As amended under 5 U.S.C. 5376, Executive Order 12293 prescribes three SFS salary classes linked to the Executive Schedule, ranging from 120 percent of the pay rate for a GS-15, step 1 to the pay rate for ES-II:

 Career minister (CM) with a pay cap equal to the rate of pay for ES-II (note: career ambassador SFS members are also paid within the CM rate range); minister-counselor (MC) with a pay cap equal to 1.07 times the rate of pay for ES-III; and counselor (OC) with a pay cap equal to 1.02 times the rate of pay for ES-III.

The executive order originally prescribed three SFS salary classes linked to the SES as follows:

 Career minister (CM) with a range from 94 percent of the rate payable to level III of the Executive Schedule to 100 percent of the rate payable to level II of the Executive Schedule; minister-counselor (MC) with a range from 90 percent of the rate payable to level III of the Executive Schedule to 100 percent of the rate payable to level III of the Executive Schedule; and counselor (OC), with a range from 120 percent of the rate payable to GS–15, step 1 to 100 percent of the rate payable to level III of the Executive Schedule.

Prior to creation of the Senior Foreign Service (i.e., prior to implementation of the Foreign Service Act of 1980) career ministers were paid at the same rate as Class 1 Foreign Service officers. In 1979, an FSO-1 earned from $61,903 to $65,750 per annum, with the caveat that civil service and Foreign Service salaries were capped at $50,112.50 per annum, equal to the pay rate for Level V of the Executive Schedule, per Section 5308 of Title 5 of the U.S. Code. The top theoretical annual salary, $65,750, was equal to that of a GS-18.

==History==
Prior to passage of the Foreign Service Act of 1980, the Rogers Act and subsequently the Foreign Service Act of 1946 had established a grade system from FSS-22 up to FSO-1. A single "senior" grade, career minister, was established by the 1946 Act for Foreign Service officers who had served with noteworthy distinction in ambassadorships or other, equivalent positions (usually as assistant secretary or under secretary of state). Since career ministers were paid at the same rate as senior FSO-1s, however, the "promotion" was merely symbolic.

The rank of career ambassador "was first established by an Act of Congress on Aug 5, 1955, as an amendment to the Foreign Service Act of 1946. Under its provisions, the President with the advice and consent of the Senate was empowered to appoint individuals to the class who had (1) served at least 15 years in a position of responsibility in a government agency, including at least 3 years as a Career Minister; (2) rendered exceptionally distinguished service to the government; and (3) met other requirements prescribed by the Secretary of State."

Ambassadors were appointed as a rule from the ranks of FSO-2s and FSO-1s, with very senior ambassadorships going to the relatively rare career ministers and exceedingly rare career ambassadors.
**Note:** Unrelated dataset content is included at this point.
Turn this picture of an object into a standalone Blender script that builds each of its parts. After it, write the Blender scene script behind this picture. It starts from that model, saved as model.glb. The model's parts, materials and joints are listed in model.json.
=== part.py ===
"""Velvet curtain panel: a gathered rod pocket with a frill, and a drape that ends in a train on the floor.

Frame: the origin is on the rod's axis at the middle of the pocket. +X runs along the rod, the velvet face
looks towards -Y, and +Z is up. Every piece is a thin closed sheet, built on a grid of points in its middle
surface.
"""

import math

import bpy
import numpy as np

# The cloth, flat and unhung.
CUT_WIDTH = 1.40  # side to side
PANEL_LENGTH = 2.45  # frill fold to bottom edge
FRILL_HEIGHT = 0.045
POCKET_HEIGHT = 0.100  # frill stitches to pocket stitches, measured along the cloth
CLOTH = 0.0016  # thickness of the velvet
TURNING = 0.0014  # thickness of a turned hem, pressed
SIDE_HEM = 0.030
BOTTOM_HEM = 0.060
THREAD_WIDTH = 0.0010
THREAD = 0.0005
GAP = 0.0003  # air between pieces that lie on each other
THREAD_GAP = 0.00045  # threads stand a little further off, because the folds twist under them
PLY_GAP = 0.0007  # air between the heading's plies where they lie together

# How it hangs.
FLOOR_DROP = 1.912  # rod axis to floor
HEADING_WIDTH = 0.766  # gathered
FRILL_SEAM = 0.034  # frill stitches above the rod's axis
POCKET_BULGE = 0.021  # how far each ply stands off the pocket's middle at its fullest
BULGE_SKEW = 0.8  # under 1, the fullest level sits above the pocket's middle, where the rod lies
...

Following reform of the civil service in 1949, when the General Schedule with its three "supergrades" (GS-16 through GS-18) was created, and then following creation of the Senior Executive Service in 1978, however, Foreign Service officers in senior policy positions found themselves regularly equated to mid-level counterparts in the military and the civil service. The 1980 act sought in part to redress this imbalance in perceived status versus level of authority and responsibility.

==Functions==
The intent of the Foreign Service Act of 1980 in establishing the Senior Foreign Service was to create a cadre of senior, policy-level foreign affairs professionals on a par with the senior, policy-level officers of the military and naval establishments, and with the civil service-based Senior Executive Service, which had been formed a few years prior. The 1980 Act describes the Senior Foreign Service as the "corps of leaders and experts for the management of the Service and the performance of its functions." The Act provides, moreover, that for promotion into and within the Senior Foreign Service, the precepts used by selection boards (the bodies responsible for recommending promotions and involuntary separations of underperformers) "shall emphasize performance which demonstrates the strong policy formulation capabilities, executive leadership qualities, and highly developed functional and area expertise" requisite for these positions.
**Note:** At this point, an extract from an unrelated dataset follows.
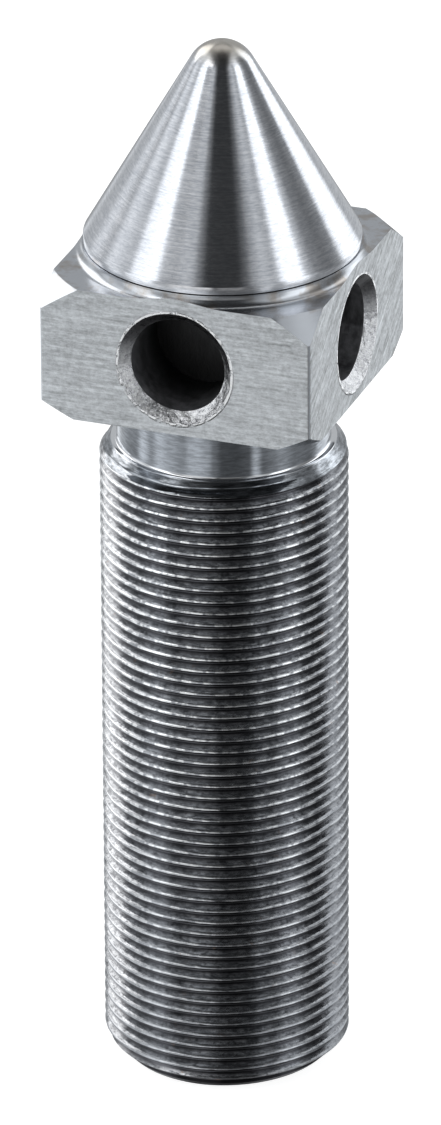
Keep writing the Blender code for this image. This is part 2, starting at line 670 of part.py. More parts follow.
def make_end_plug(steel, rubber, brass):
    """The threaded plug that closes the shank, with two spanner holes, its O-ring and its grease fitting."""
    thread = PLUG_THREAD_RADIUS
    groove_floor = PLUG_NOSE_RADIUS - O_RING_GROOVE_DEPTH
    groove_half = O_RING_SECTION + 2 * CLEAR
    stem_bore = FITTING_STEM_RADIUS + FIT
    counterbore_z = PLUG_RECESS + PLUG_COUNTERBORE_DEPTH
    profile = [
        (PLUG_NOSE_RADIUS - PLUG_CHAMFER, PLUG_TOP_Z),
        (PLUG_NOSE_RADIUS, PLUG_TOP_Z - PLUG_CHAMFER),
        (PLUG_NOSE_RADIUS, O_RING_Z + groove_half),
        (groove_floor, O_RING_Z + groove_half),
        (groove_floor, O_RING_Z - groove_half),
        (PLUG_NOSE_RADIUS, O_RING_Z - groove_half),
        (PLUG_NOSE_RADIUS, PLUG_THREAD_LENGTH),
        (thread, PLUG_THREAD_LENGTH),
        (thread, PLUG_RECESS + PLUG_CHAMFER),
        (thread - PLUG_CHAMFER, PLUG_RECESS),
        (PLUG_COUNTERBORE_RADIUS, PLUG_RECESS),
        (PLUG_COUNTERBORE_RADIUS, counterbore_z),
        (stem_bore, counterbore_z),
        (stem_bore, PLUG_TOP_Z),
    ]
    plug = turned("end_plug", profile, INNER_FACETS)
    place = Matrix.Translation((PLUG_SPANNER_RADIUS, 0.0, PLUG_RECESS))
    holes = cylinder_ring("spanner_holes", 2, PLUG_SPANNER_HOLE, 2 * PLUG_SPANNER_DEPTH, place, 12)
    combine(plug, holes, "DIFFERENCE")
    finish_piece(plug, steel)

    ring_radius = groove_floor + FIT + O_RING_SECTION
    o_ring = turned("plug_o_ring", arc(ring_radius, O_RING_Z, O_RING_SECTION, 90, -225, 7), INNER_FACETS)
    finish_piece(o_ring, rubber)

    head_z = counterbore_z - FIT
    face_z = PLUG_RECESS + 4 * CLEAR
    end_z = PLUG_TOP_Z + FITTING_STEM_REACH
    edge = FITTING_STEM_REACH / 3
    profile = [
        (0.0, end_z),
        (FITTING_STEM_RADIUS - edge, end_z),
        (FITTING_STEM_RADIUS, end_z - edge),
        (FITTING_STEM_RADIUS, head_z),
        (FITTING_HEAD_RADIUS, head_z),
        (FITTING_HEAD_RADIUS, face_z + FITTING_HEAD_CHAMFER),
        (FITTING_HEAD_RADIUS - FITTING_HEAD_CHAMFER, face_z),
        (FITTING_MOUTH, face_z),
        (0.0, face_z + FITTING_MOUTH),
    ]
    finish_piece(turned("grease_fitting", profile, 16, closed=False), brass)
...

In addition to their eligibility to serve in ambassadorships, SFS officers serve in senior positions in U.S. diplomatic missions (e.g., as deputy chief of mission, as head of section in a large embassy, or as consul general in a large consulate general) as well as in headquarters positions in their respective foreign affairs agencies.

==Eligibility and time in class==
In order to be promoted into the Senior Foreign Service, an FS-1 Foreign Service officer or specialist must "open his/her window," that is, must formally request in writing consideration for promotion into the Senior Foreign Service. This application starts a clock; if the officer is not promoted into the Senior Foreign Service within a specific number of convocations of Selection Boards (set by regulation in each foreign affairs agency), the officer is mandatorily retired.

Like the rest of the Foreign Service, as well as their military counterparts, Senior Foreign Service officers are subject to time-in-class provisions. If not promoted within a specific "time in class" for the rank encumbered, the officer is mandatorily retired. The time in class for each grade varies both by grade and by foreign affairs agency, and is established by agency regulation. Times in class are now cumulative, so that early promotion to higher grades no longer leads to rapid retirement of rapidly rising officers.

These stipulations ensure flow-through of the senior ranks of the service, a specific goal of the rank-in-person Foreign Service personnel system.